1/4 teaspoon vanilla extract

To make the cake: Preheat the oven to 325 degrees. Line the bottom of three 9-inch round cake pans with parchment and either butter and lightly flour the parchment and exposed sides of the pans, or spray the interior with a nonstick spray. In a large bowl, at the medium speed of an electric mixer, cream the butter until smooth. Add the sugars and beat until fluffy, about 3 minutes. Add the eggs and beat well, then add the red wine and vanilla. Don’t worry if the batter looks a little uneven. Sift the flour, cocoa, baking soda, baking powder, cinnamon and salt together, right over your wet ingredients. Mix until three-quarters combined, then fold the rest together with a rubber spatula. Divide batter between prepared pans (about 2 1/2 cups batter per pan). Bake for 25 minutes, or until a cake tester inserted into the center of each layer comes out clean. The top of each cake should be shiny and smooth, like a puddle of chocolate. Cool in pan on a rack for about 10 minutes, then flip out of pan and cool the rest of the way on a cooling rack.

If your cakes have domed a bit and you want nice even layers in your stack, you can trim the tops. Use a long serrated knife, held horizontally, and use gentle back-and-forth motions with your hand on the top of the cake to even it out. Share the cake scraps with whoever is around; no one will mind helping you remove “debris.”
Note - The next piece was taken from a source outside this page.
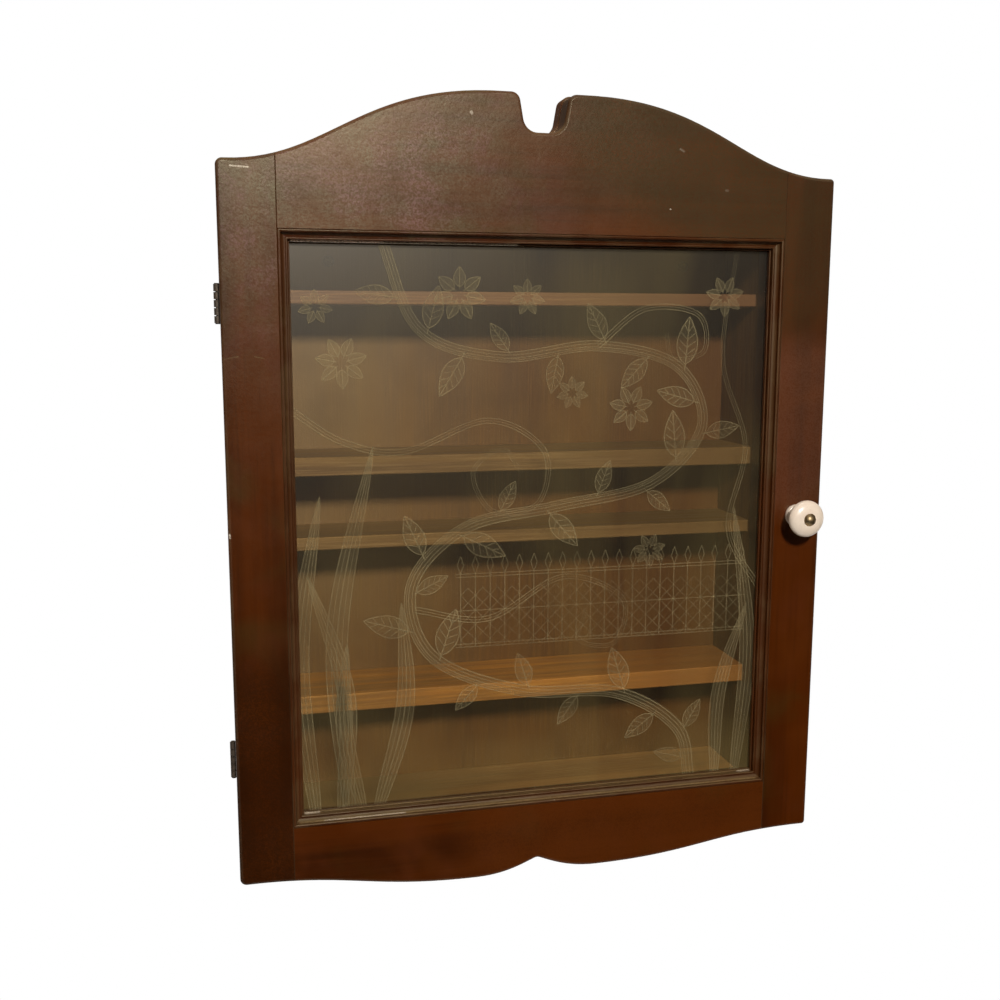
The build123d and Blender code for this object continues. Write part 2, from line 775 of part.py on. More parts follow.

To make the filling: In a medium bowl, beat the mascarpone with the confectioners’ sugar, pinch of salt and vanilla extract at medium speed until the mixture is light and fluffy, about 1 to 2 minutes.

To assemble the cake: Place the first cake layer on a cake stand or plate, and spread with one-third of the filling. Repeat with remaining two layers. Chill with cake in the fridge until you’re ready to serve it.

Cooking note: This recipe makes a three-layer cake with three layers of filling. You won’t have enough to coat the sides – I liked the look of the cake stacked and open. You can double the frosting recipe to cover it, but I want to warn you that there is a bit of translucence to the whipped mascarpone and the cake is likely to peep through anyway.

Yield: 1 towering 3-layer 9-inch cake, serving 16 to 20.